**Your instructions**
In the listing that follows, locate the line containing "Keep writing the OpenSCAD" and the line containing "STUB_AT = SCROLL_AT". Retype exactly those two lines and every line between them, and nothing more.

**Data shown**
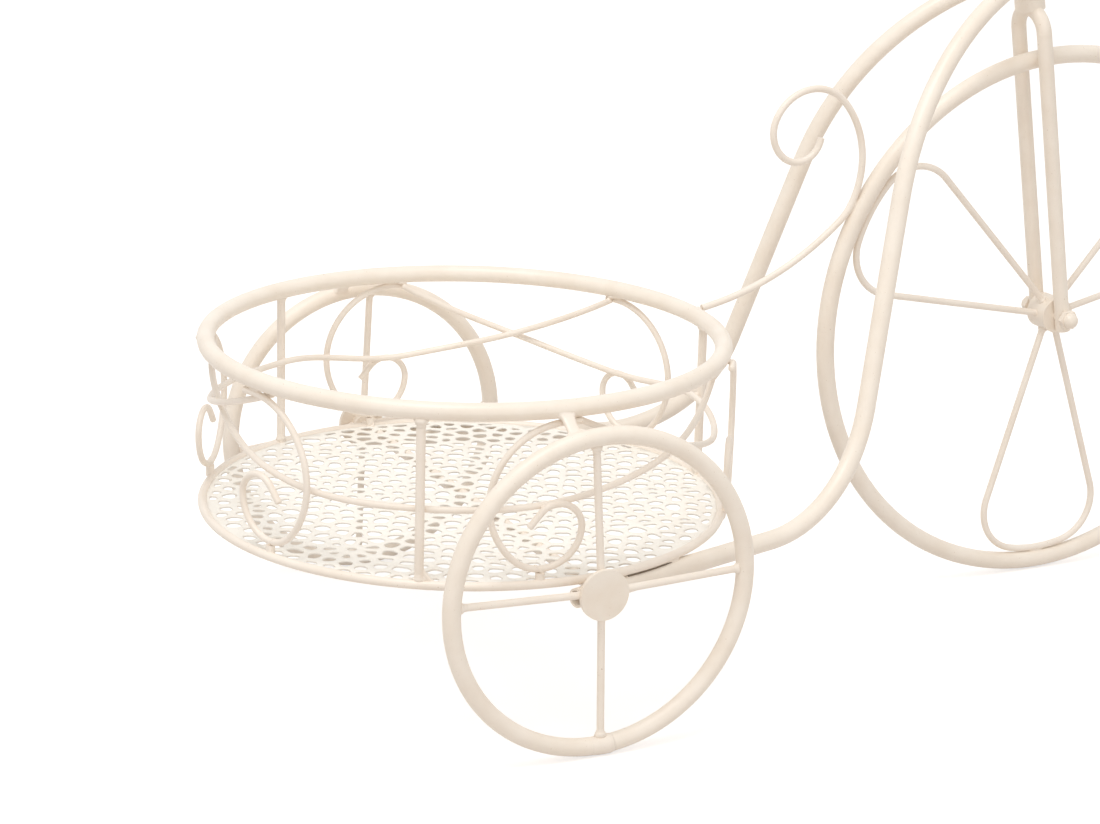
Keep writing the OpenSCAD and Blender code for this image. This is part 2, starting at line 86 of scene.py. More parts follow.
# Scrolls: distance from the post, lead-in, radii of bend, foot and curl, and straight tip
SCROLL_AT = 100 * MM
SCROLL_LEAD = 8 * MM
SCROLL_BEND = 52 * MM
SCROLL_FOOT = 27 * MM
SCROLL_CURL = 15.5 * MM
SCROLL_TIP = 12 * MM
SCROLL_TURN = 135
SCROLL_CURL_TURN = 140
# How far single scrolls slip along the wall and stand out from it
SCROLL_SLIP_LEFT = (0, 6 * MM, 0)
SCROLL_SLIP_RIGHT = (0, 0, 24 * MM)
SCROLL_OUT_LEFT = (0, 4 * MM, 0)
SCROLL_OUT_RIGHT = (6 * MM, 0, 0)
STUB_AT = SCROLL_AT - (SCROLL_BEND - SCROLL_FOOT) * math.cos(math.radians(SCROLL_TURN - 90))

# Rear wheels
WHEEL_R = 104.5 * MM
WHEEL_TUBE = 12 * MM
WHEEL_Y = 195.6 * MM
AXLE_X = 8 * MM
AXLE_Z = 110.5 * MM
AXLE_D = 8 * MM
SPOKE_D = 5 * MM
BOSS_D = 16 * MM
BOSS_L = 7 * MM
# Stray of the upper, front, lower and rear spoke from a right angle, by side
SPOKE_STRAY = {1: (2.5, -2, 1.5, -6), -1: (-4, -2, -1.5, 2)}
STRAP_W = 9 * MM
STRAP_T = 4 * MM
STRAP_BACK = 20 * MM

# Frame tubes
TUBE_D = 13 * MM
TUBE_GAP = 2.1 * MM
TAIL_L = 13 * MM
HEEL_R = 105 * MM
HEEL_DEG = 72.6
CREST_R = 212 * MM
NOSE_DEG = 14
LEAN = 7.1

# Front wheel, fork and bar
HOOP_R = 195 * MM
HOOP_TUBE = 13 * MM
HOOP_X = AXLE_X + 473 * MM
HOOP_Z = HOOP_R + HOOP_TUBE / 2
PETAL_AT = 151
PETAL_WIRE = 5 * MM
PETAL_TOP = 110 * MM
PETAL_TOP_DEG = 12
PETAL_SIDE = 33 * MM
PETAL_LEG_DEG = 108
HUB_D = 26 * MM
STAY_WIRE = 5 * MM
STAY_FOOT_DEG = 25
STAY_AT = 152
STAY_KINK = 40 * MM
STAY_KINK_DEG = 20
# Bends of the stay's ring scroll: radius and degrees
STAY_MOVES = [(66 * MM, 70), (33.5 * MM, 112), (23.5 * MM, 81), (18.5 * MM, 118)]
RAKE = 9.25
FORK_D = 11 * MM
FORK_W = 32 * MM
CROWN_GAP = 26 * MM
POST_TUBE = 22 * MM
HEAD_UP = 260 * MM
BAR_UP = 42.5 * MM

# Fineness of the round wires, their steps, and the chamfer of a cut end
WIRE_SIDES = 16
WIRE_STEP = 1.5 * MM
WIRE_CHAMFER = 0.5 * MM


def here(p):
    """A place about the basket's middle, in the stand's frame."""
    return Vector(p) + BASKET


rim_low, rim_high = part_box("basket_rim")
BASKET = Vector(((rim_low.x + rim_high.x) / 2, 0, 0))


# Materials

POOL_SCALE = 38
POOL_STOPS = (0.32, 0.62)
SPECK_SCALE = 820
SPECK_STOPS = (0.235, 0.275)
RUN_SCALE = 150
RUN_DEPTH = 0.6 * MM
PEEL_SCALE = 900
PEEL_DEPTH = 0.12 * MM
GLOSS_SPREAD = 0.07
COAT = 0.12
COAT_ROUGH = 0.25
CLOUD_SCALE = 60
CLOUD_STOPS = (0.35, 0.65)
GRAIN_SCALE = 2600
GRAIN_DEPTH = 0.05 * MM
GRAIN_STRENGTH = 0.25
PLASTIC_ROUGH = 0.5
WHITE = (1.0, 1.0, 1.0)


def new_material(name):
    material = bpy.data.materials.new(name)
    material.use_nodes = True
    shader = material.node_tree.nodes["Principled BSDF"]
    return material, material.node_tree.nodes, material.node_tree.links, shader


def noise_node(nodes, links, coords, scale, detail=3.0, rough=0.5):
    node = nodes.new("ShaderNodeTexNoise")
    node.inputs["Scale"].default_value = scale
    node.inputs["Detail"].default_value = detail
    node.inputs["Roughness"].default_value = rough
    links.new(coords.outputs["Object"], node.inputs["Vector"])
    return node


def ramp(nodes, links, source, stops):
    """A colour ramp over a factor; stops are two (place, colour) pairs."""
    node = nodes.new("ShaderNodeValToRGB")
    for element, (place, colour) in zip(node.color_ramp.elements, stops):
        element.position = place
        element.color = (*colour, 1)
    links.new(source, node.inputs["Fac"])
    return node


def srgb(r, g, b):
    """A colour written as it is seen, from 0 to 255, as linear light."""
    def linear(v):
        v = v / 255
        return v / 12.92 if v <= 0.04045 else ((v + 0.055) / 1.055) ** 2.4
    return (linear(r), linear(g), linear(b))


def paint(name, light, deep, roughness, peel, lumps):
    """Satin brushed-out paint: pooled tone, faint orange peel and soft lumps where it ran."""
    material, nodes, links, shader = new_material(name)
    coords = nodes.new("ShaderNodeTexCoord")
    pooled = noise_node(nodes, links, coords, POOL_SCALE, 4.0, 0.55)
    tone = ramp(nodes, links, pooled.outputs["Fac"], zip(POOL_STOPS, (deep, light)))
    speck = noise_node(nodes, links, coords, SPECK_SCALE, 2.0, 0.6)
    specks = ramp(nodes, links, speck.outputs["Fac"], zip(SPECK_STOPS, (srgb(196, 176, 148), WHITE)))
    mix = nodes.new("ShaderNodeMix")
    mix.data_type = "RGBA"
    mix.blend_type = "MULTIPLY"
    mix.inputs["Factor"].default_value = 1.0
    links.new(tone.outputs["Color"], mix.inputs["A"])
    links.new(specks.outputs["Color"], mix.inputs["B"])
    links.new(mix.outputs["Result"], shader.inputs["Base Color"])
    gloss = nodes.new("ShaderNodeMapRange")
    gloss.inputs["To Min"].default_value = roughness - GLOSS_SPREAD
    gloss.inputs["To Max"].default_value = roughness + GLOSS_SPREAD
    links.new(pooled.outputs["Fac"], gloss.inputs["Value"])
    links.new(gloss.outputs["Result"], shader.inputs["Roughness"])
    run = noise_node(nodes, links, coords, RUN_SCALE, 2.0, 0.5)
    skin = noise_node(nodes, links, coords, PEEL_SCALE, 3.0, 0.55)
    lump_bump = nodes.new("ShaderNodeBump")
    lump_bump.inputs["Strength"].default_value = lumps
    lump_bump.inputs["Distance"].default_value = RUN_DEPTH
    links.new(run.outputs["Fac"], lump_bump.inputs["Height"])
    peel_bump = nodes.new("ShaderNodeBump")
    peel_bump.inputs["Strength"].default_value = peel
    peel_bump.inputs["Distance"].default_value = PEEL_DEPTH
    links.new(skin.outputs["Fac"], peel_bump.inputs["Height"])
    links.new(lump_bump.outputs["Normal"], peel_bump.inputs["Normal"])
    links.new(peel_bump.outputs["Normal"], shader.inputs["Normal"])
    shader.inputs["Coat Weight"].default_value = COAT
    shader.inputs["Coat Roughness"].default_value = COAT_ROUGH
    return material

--

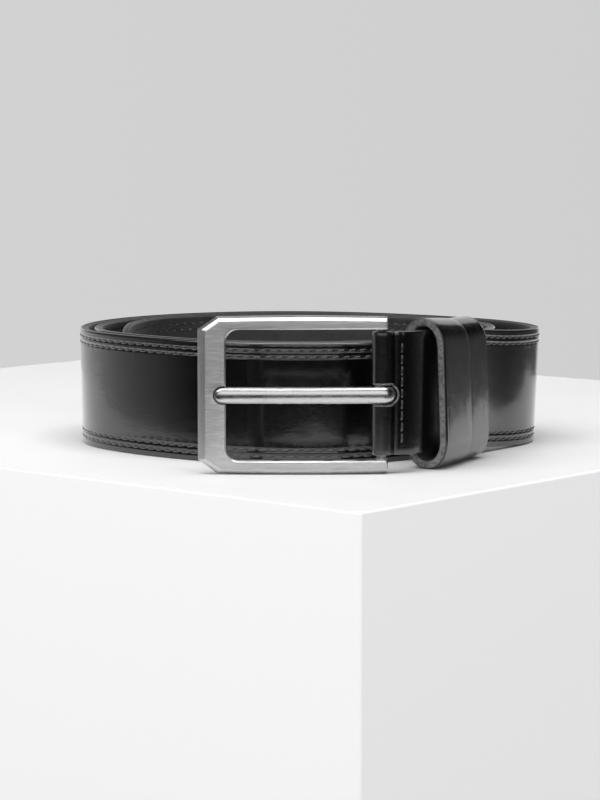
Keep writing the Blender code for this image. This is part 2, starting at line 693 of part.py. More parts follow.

--

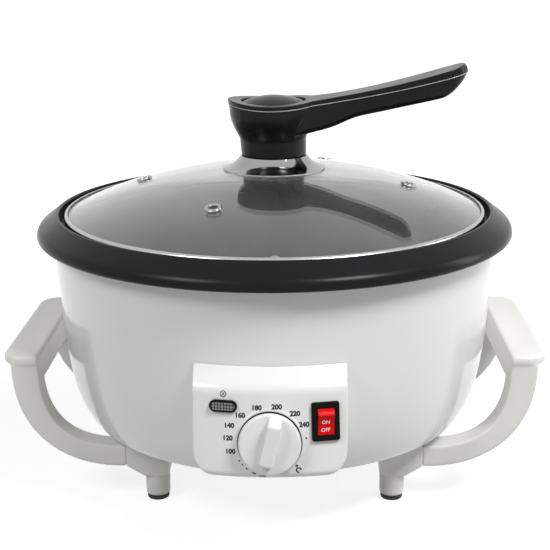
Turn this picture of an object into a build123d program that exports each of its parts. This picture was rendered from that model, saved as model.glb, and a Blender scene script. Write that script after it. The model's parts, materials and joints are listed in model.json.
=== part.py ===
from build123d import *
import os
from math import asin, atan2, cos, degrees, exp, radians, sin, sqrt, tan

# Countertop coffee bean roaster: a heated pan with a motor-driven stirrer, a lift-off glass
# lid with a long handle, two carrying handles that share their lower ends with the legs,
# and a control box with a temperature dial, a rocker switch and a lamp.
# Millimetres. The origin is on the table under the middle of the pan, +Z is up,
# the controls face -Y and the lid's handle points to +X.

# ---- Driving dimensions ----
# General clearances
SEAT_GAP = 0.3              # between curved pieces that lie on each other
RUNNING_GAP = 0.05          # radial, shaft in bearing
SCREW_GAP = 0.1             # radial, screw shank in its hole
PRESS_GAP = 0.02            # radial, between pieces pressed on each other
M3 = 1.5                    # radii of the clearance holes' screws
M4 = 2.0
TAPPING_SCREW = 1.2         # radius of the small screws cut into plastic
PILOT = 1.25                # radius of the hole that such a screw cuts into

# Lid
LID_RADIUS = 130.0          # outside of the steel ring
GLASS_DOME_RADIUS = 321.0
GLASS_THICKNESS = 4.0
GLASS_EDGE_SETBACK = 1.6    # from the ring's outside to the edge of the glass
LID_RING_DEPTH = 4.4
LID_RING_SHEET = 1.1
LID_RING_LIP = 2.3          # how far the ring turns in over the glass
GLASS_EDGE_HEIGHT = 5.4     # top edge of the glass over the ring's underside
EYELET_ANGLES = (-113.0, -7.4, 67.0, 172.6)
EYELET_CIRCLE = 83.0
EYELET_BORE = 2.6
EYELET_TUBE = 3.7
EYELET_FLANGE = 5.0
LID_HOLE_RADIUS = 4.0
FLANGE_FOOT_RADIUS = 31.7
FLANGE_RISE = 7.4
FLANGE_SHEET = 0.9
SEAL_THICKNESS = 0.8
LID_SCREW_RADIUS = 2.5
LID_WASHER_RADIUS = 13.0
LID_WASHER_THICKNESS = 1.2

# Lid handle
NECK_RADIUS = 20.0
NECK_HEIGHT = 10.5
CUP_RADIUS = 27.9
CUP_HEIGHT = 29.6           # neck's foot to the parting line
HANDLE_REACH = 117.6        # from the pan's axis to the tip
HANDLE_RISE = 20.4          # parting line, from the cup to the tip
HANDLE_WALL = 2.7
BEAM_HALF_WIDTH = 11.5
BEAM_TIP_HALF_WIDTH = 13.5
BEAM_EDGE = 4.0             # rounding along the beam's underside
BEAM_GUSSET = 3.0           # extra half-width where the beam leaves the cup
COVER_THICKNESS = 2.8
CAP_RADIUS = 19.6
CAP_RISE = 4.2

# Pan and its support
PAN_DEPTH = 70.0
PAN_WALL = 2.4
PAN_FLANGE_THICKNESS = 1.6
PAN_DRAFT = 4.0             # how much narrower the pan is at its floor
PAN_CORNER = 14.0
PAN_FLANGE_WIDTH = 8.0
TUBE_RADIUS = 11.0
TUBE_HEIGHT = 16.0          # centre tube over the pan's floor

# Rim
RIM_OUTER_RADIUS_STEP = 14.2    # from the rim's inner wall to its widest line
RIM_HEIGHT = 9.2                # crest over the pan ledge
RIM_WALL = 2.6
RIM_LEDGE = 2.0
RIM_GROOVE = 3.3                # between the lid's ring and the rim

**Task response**
Keep writing the OpenSCAD and Blender code for this image. This is part 2, starting at line 86 of scene.py. More parts follow.
# Scrolls: distance from the post, lead-in, radii of bend, foot and curl, and straight tip
SCROLL_AT = 100 * MM
SCROLL_LEAD = 8 * MM
SCROLL_BEND = 52 * MM
SCROLL_FOOT = 27 * MM
SCROLL_CURL = 15.5 * MM
SCROLL_TIP = 12 * MM
SCROLL_TURN = 135
SCROLL_CURL_TURN = 140
# How far single scrolls slip along the wall and stand out from it
SCROLL_SLIP_LEFT = (0, 6 * MM, 0)
SCROLL_SLIP_RIGHT = (0, 0, 24 * MM)
SCROLL_OUT_LEFT = (0, 4 * MM, 0)
SCROLL_OUT_RIGHT = (6 * MM, 0, 0)
STUB_AT = SCROLL_AT - (SCROLL_BEND - SCROLL_FOOT) * math.cos(math.radians(SCROLL_TURN - 90))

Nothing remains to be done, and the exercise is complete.